PROVIDED DATA ▸
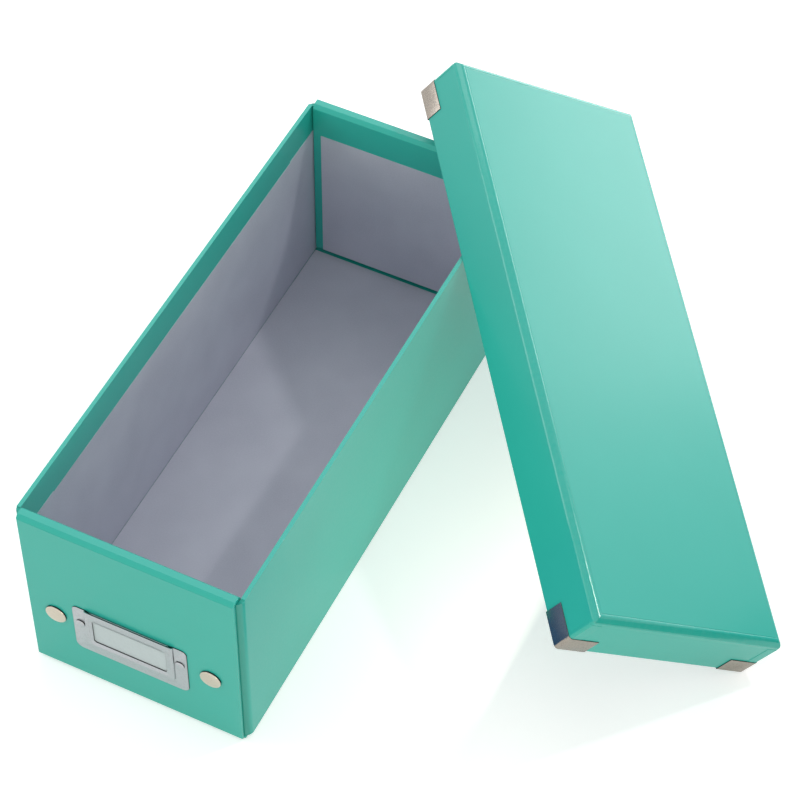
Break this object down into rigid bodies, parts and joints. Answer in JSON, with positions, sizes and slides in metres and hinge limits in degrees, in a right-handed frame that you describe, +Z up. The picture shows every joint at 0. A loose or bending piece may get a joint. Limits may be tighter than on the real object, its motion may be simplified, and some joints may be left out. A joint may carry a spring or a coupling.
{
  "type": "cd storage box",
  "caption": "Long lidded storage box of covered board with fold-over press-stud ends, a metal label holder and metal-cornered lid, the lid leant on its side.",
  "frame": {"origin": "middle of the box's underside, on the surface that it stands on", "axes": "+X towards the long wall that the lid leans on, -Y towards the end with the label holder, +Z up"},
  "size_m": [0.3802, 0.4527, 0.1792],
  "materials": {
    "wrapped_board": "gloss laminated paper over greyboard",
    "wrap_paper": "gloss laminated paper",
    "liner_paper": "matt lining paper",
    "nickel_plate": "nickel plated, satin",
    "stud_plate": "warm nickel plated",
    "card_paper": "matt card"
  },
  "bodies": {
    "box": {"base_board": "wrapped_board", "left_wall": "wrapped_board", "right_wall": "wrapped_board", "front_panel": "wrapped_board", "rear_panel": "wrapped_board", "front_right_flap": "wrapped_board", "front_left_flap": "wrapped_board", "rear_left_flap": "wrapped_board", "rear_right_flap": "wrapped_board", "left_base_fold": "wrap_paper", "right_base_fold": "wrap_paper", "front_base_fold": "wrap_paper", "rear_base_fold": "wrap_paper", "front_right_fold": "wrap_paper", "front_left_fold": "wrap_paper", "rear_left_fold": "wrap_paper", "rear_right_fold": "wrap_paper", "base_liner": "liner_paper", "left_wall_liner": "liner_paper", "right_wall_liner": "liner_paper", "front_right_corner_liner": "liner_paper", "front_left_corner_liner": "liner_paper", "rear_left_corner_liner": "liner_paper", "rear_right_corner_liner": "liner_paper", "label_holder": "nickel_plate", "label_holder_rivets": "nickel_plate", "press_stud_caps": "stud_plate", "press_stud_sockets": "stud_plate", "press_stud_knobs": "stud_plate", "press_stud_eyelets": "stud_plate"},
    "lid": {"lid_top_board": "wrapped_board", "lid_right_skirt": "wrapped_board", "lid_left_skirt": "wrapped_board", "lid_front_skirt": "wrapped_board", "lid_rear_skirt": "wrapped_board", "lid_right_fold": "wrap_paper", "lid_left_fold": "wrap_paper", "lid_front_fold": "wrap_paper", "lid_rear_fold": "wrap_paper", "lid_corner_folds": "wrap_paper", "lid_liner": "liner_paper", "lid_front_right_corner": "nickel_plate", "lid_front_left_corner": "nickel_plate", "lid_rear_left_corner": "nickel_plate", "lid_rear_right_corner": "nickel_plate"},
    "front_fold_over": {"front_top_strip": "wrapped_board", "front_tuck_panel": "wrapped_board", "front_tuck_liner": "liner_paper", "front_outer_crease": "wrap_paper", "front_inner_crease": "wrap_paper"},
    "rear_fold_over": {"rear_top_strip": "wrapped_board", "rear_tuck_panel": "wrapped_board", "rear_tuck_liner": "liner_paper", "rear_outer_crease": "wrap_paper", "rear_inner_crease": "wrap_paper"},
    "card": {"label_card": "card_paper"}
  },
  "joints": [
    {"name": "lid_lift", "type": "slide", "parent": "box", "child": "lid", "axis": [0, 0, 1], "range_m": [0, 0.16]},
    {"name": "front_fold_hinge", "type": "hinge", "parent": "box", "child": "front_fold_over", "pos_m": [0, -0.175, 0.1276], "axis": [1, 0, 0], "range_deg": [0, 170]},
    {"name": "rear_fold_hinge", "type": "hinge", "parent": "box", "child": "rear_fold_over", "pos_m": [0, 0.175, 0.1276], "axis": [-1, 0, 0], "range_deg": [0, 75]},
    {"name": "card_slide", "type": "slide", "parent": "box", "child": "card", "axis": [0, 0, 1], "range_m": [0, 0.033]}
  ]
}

WORK INSTRUCTIONS ▸ Each line of the material above needs to be quoted exactly, please.

THE SOLUTION ▸
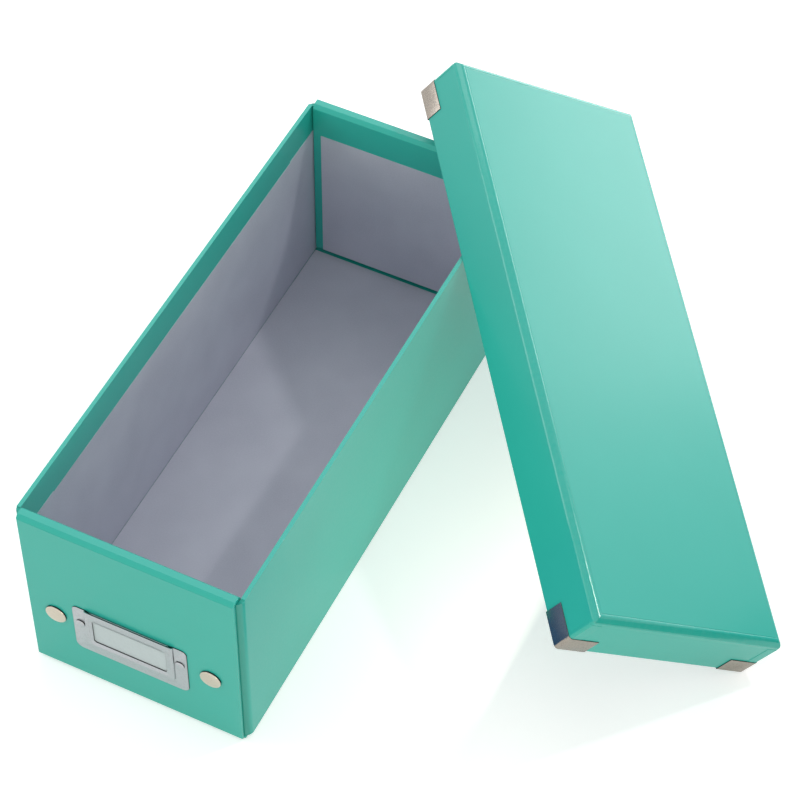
Break this object down into rigid bodies, parts and joints. Answer in JSON, with positions, sizes and slides in metres and hinge limits in degrees, in a right-handed frame that you describe, +Z up. The picture shows every joint at 0. A loose or bending piece may get a joint. Limits may be tighter than on the real object, its motion may be simplified, and some joints may be left out. A joint may carry a spring or a coupling.
{
  "type": "cd storage box",
  "caption": "Long lidded storage box of covered board with fold-over press-stud ends, a metal label holder and metal-cornered lid, the lid leant on its side.",
  "frame": {"origin": "middle of the box's underside, on the surface that it stands on", "axes": "+X towards the long wall that the lid leans on, -Y towards the end with the label holder, +Z up"},
  "size_m": [0.3802, 0.4527, 0.1792],
  "materials": {
    "wrapped_board": "gloss laminated paper over greyboard",
    "wrap_paper": "gloss laminated paper",
    "liner_paper": "matt lining paper",
    "nickel_plate": "nickel plated, satin",
    "stud_plate": "warm nickel plated",
    "card_paper": "matt card"
  },
  "bodies": {
    "box": {"base_board": "wrapped_board", "left_wall": "wrapped_board", "right_wall": "wrapped_board", "front_panel": "wrapped_board", "rear_panel": "wrapped_board", "front_right_flap": "wrapped_board", "front_left_flap": "wrapped_board", "rear_left_flap": "wrapped_board", "rear_right_flap": "wrapped_board", "left_base_fold": "wrap_paper", "right_base_fold": "wrap_paper", "front_base_fold": "wrap_paper", "rear_base_fold": "wrap_paper", "front_right_fold": "wrap_paper", "front_left_fold": "wrap_paper", "rear_left_fold": "wrap_paper", "rear_right_fold": "wrap_paper", "base_liner": "liner_paper", "left_wall_liner": "liner_paper", "right_wall_liner": "liner_paper", "front_right_corner_liner": "liner_paper", "front_left_corner_liner": "liner_paper", "rear_left_corner_liner": "liner_paper", "rear_right_corner_liner": "liner_paper", "label_holder": "nickel_plate", "label_holder_rivets": "nickel_plate", "press_stud_caps": "stud_plate", "press_stud_sockets": "stud_plate", "press_stud_knobs": "stud_plate", "press_stud_eyelets": "stud_plate"},
    "lid": {"lid_top_board": "wrapped_board", "lid_right_skirt": "wrapped_board", "lid_left_skirt": "wrapped_board", "lid_front_skirt": "wrapped_board", "lid_rear_skirt": "wrapped_board", "lid_right_fold": "wrap_paper", "lid_left_fold": "wrap_paper", "lid_front_fold": "wrap_paper", "lid_rear_fold": "wrap_paper", "lid_corner_folds": "wrap_paper", "lid_liner": "liner_paper", "lid_front_right_corner": "nickel_plate", "lid_front_left_corner": "nickel_plate", "lid_rear_left_corner": "nickel_plate", "lid_rear_right_corner": "nickel_plate"},
    "front_fold_over": {"front_top_strip": "wrapped_board", "front_tuck_panel": "wrapped_board", "front_tuck_liner": "liner_paper", "front_outer_crease": "wrap_paper", "front_inner_crease": "wrap_paper"},
    "rear_fold_over": {"rear_top_strip": "wrapped_board", "rear_tuck_panel": "wrapped_board", "rear_tuck_liner": "liner_paper", "rear_outer_crease": "wrap_paper", "rear_inner_crease": "wrap_paper"},
    "card": {"label_card": "card_paper"}
  },
  "joints": [
    {"name": "lid_lift", "type": "slide", "parent": "box", "child": "lid", "axis": [0, 0, 1], "range_m": [0, 0.16]},
    {"name": "front_fold_hinge", "type": "hinge", "parent": "box", "child": "front_fold_over", "pos_m": [0, -0.175, 0.1276], "axis": [1, 0, 0], "range_deg": [0, 170]},
    {"name": "rear_fold_hinge", "type": "hinge", "parent": "box", "child": "rear_fold_over", "pos_m": [0, 0.175, 0.1276], "axis": [-1, 0, 0], "range_deg": [0, 75]},
    {"name": "card_slide", "type": "slide", "parent": "box", "child": "card", "axis": [0, 0, 1], "range_m": [0, 0.033]}
  ]
}